George usually keeps to himself, but during a school outing, he gets into trouble (initially) through no fault of his own. However, the trouble really begins when he vents his anger on a stone carving of a dragon on a museum wall.
Little does he know that his small act of vandalism has awakened the statues of London, and soon he's fleeing for his life from formerly inanimate gargoyles and a hungry pterodactyl, and wondering why he's the only one seeing them.
Fortunately for George, not all statues are made of the same stuff, and when one of the good guys shows up in the nick of time, he learns a little more of the predicament he's in. Along the way he meets a girl named Edie, who has been seeing stone people all her life, and together they face an alternate world of sphinxes and dragons, and spits and taints, and glints and weirdies, and things that go bump underground, and much, much worse.

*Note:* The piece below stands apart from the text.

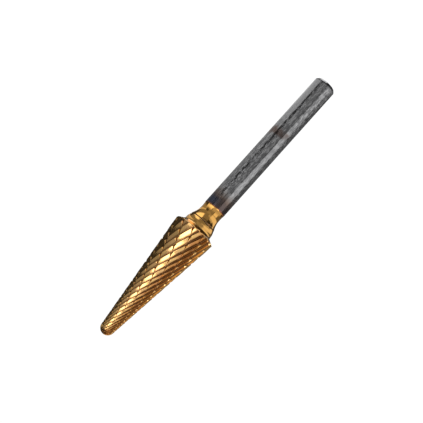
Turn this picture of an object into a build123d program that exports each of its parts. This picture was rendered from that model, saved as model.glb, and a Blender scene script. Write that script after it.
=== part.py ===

The anticlimactic ending only slightly mars an otherwise enjoyable (albeit a little too long) reading experience, which is good to the penultimate chapter.
Amanda Richards, December 7, 2007
The concept behind Stoneheart is one of the more original fantasy premises I've come across. Unfortunately the delivery doesn't quite live up to the concept. Not that it's a bad book by any means, it's just a little... flat. As previously stated, the premise is fantastic, but while the characters are all quite original and likable, they're not very layered. There's plenty of action in Stoneheart, which helps keep the reader engaged, but a little too much of the action involves running away from things, which eventually loses its intensity. For the most part I enjoyed the book, but found it dragged a bit at times.
For fans of the fantasy genre who've grown tired of vampires and wizards, Stoneheart provides a fresh new concept that will impress. For those who prefer characterization over concept, Stoneheart may be a bit of a letdown.
This beginning book is a good read for the 10 - 80+ fantasy reader. The English setting is no problem for anyone who has read the Harry Potter series.
Having been to London, it was great reading about the historical landmarks and having them come to life.